A principal purpose of double-entry accounting is to
prepare reports that contain useful information for a range of decision makers and stakeholders inside and outside the business.
Financial accounting is
principally concerned with preparing financial reports for external users such as banks providing loans or tax authorities who want to know what tax is due from the business.
Managerial accounting
These statements will also be of interest to managers of an organisation, but they will not be sufficient for managers’ information needs in the day-to-day running of an organisation. For this, much more detailed and more frequent accounting information is required. Providing such information and analysis is the function of management accounting. This area of accounting covers all areas of management decision making such as setting the price of a good for sale, deciding on the cost of a manufactured good or deciding what type of a budget best suits a business.

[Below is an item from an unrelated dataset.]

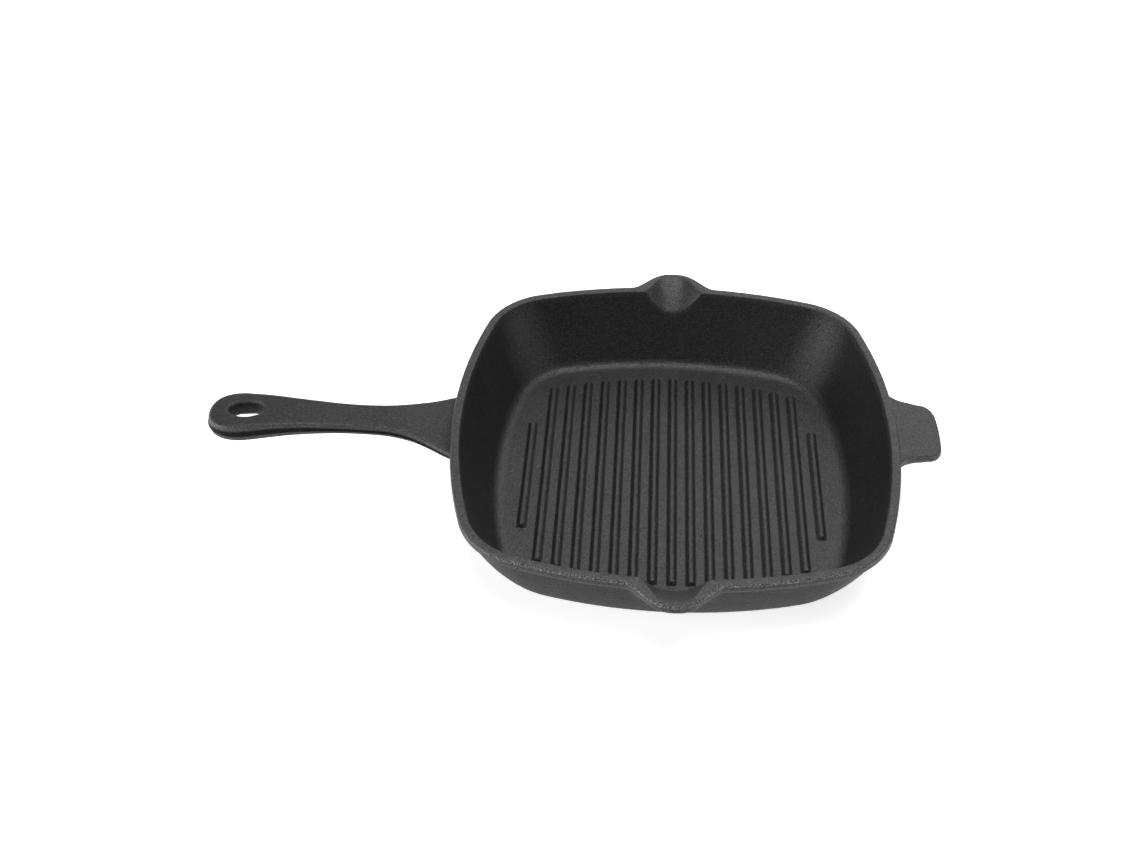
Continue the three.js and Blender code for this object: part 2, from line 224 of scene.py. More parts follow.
def turned_out(points, normals, faces):
    """The faces, each turned so that it faces the way its points' normals do."""
    result = []
    for face in faces:
        corners = points[face]
        area = np.zeros(3)
        if len(face) == 4:
            area = np.cross(corners[2] - corners[0], corners[3] - corners[1])
        else:
            for k in range(1, len(face) - 1):
                area += np.cross(corners[k] - corners[0], corners[k + 1] - corners[0])
        result.append(face if area @ normals[face].sum(0) >= 0 else face[::-1])
    return result


# ---------------------------------------------------------------- the pan's outline and section


def outline(turn, corner=RIM_CORNER):
    """The outline with these corners where it faces each direction, in plan."""
    radius, centre, start = corner
    quarter = np.round(turn / QUARTER) * QUARTER
    local = turn - quarter
    across, along = np.cos(local), np.sin(local)
    side = np.abs(local) <= start
    x = np.where(side, SIDE_RADIUS * across - SIDE_OFFSET, centre + radius * across)
    y = np.where(side, SIDE_RADIUS * along, np.sign(local) * centre + radius * along)
    c, s = np.cos(quarter), np.sin(quarter)
    return np.stack([x * c - y * s, x * s + y * c], -1)


def facing(turn):
    return np.stack([np.cos(turn), np.sin(turn)], -1)


def placed(turn, out, height):
    """Points at distances out from the rim and heights; below the lip the outline gets rounder."""
    drop = (HEIGHT - LIP_DEPTH - height) / (HEIGHT - LIP_DEPTH - FLOOR_TOP)
    edge = mix(outline(turn), outline(turn, LOW_CORNER), np.clip(drop, 0, 1)[..., None])
    return np.concatenate([edge + facing(turn) * out[..., None], height[..., None]], axis=-1)


def inner_wall(share):
    inset = RIM_WIDTH + WALL_LEAN * share + WALL_CURL * share**2
    return np.stack([-inset, HEIGHT - WALL_DROP * share], -1)


def outer_wall(share):
    lean = WALL_LEAN + 2 * WALL_CURL * share
    normal = unit(np.stack([np.full_like(share, WALL_DROP), -lean], -1))
    return inner_wall(share) + WALL * normal


def hump(share, power):
    return np.where(share < 1, (1 + np.cos(np.pi * np.minimum(share, 1) ** power)) / 2, 0.0)


def section(away, spouted):
    """Closed sections (out, height), one per distance from a spout's middle, and each point's finish, with
    its painted highlight and painted shade.
    """
    rings = len(away)
    away = np.abs(away)[:, None]
    reach = SPOUT_REACH * hump(away / SPOUT_HALF, 1.3)
    mouth = SPOUT_MOUTH_REACH * hump(away / SPOUT_MOUTH_HALF, 1.6)
    throat = SPOUT_DEPTH * np.maximum(0, 1 - (away / SPOUT_THROAT_HALF) ** 2)

    def fixed(x, z):
        shape = np.broadcast_shapes(np.shape(x), np.shape(z), (rings, 1))
        return np.stack([np.broadcast_to(x, shape), np.broadcast_to(z, shape)], -1)

    def share_at(depth):
        return depth / WALL_DROP

    rows, wear = [], []

    def add(points, worn_and_painted_light=0.0):
        points = np.broadcast_to(points, (rings,) + points.shape[1:])
        rows.append(points)
        wear.append(np.broadcast_to(worn_and_painted_light, points.shape[:2]))

    def steps(count):
        return np.linspace(0, 1, count)[None, :, None]

    def run(count):
        """Steps that leave out the first, which the last run has added."""
        return np.linspace(0, 1, count + 1)[None, 1:, None]

    foot = fixed(FLOOR_STRIP - FLOOR_INSET, FLOOR_TOP)
    add(fixed(-FLOOR_INSET, FLOOR_TOP))
    fillet_top = inner_wall(np.full((rings, 1), FILLET_START))
    add(bezier(foot, inner_wall(np.ones((rings, 1))), fillet_top, steps(9)))
    below_crease = share_at(throat + RIM_EDGE)
    shares = mix(FILLET_START, below_crease, run(26)[..., 0])
    add(inner_wall(shares))

    # the rim's inner edge, which a spout opens out into its trough
    start = inner_wall(below_crease)
    corner = inner_wall(share_at(throat))
    lip_inner = fixed(mouth - RIM_WIDTH, HEIGHT)
    end = fixed(mouth - RIM_WIDTH + RIM_EDGE, HEIGHT)
    if spouted:
        bend = np.stack([
            mix(corner[..., 0], lip_inner[..., 0], 0.5),
            mix(corner[..., 1], lip_inner[..., 1], 0.66)], -1)
        low, high = 0.06, 0.9
        crease = bezier(start, corner, bezier(corner, bend, lip_inner, low), run(8))
        trough = bezier(corner, bend, lip_inner, mix(low, high, run(22)))
        brink = bezier(bezier(corner, bend, lip_inner, high), lip_inner, end, run(8))
        spout = np.concatenate([crease, trough, brink], axis=1)
        plain = bezier(start, corner, end, run(spout.shape[1]))
        opened = smooth((SPOUT_THROAT_HALF + 0.6 - away) / 4.5)[..., None]
        add(mix(plain, spout, opened))
    else:
        add(bezier(start, corner, end, run(8)))

    # the rim's ground band and edge: bright grains, partly a painted highlight
    add(mix(end, fixed(reach - RIM_ROUND, HEIGHT), run(5)), np.linspace(0, 0.3, 5))
    turn = run(8)[..., 0] * QUARTER
    add(fixed(reach - RIM_ROUND * (1 - np.sin(turn)), HEIGHT - RIM_ROUND * (1 - np.cos(turn))), GROUND)

    # a fine step under the ground edge, the lip's side face, its lower ridge with a faint painted
    # highlight, and the wall below, painted darker as shade towards the base
    side = HEIGHT - RIM_ROUND
    add(fixed(reach - 0.05, side - 0.15), 0.8)
    add(fixed(reach - 0.3, side - 0.35), 0.3)
    add(fixed(reach - 0.27, side - 0.6), 0.0)
    add(fixed(reach - 0.08, side - 0.9), 0.0)
    ridge_top = fixed(reach + 0.18, HEIGHT - LIP_DEPTH + 0.35)
    add(mix(fixed(reach - 0.02, side - 1.15), ridge_top, steps(3)))
    ridge_low = fixed(reach - 0.25, HEIGHT - LIP_DEPTH - 0.55)
    add(bezier(ridge_top, fixed(reach + 0.3, HEIGHT - LIP_DEPTH - 0.2), ridge_low, run(5)), LIP_RIDGE)

    def beak(points):
        drop = np.clip((HEIGHT - LIP_DEPTH - points[..., 1]) / SPOUT_BLEND, 0, 1)
        out = points[..., 0] + reach * (1 - drop) ** 1.5
        return np.stack([out, points[..., 1]], -1)

    under = beak(outer_wall(np.full((rings, 1), UNDER_LIP)))
    under_bend = beak(outer_wall(np.full((rings, 1), UNDER_LIP_BEND)))
    # painted shade: the outer wall is darkened, most towards the base
    add(bezier(ridge_low, under_bend, under, run(7)), np.linspace(0, OUTER_TOP, 7))
    below = np.broadcast_to(mix(UNDER_LIP, HEEL_START, run(24)[..., 0]), (rings, 24))
    add(beak(outer_wall(below)), np.linspace(OUTER_TOP, OUTER_LOW, 24))
    heel = outer_wall(np.full((rings, 1), HEEL_START))
    heel_bend = fixed(-RIM_WIDTH - WALL_LEAN - WALL_CURL + HEEL_OUT, 0.0)
    add(bezier(heel, heel_bend, fixed(FLOOR_STRIP - FLOOR_INSET, 0.0), run(9)), OUTER_LOW)
    add(fixed(-FLOOR_INSET, 0.0))
    return np.concatenate(rows, axis=1), np.concatenate(wear, axis=1)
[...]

By contrast, outside users of financial information, such as loan providers and taxation officials, want summarised financial information that should be thoroughly checked before the business makes it available. For a sole trader, the smallest type of business, this checking process is done by the owner or, if the business is large enough, an internal employee or external accountant. Preparing financial statements for external users takes much time, experience and knowledge and, for larger private companies and all public companies, involves a detailed checking process by specially trained independent accountants known as auditors. The area of accounting that is targeted primarily at those outside of the business is called financial accounting.
Using the same accounting records for all accounting purposes
It is important to note that the different routines of ‘management’ and ‘financial’ accounting do not mean that different accounting records must be kept. The same underlying accounting data is organised, summarised and communicated in different ways in order to meet different information needs.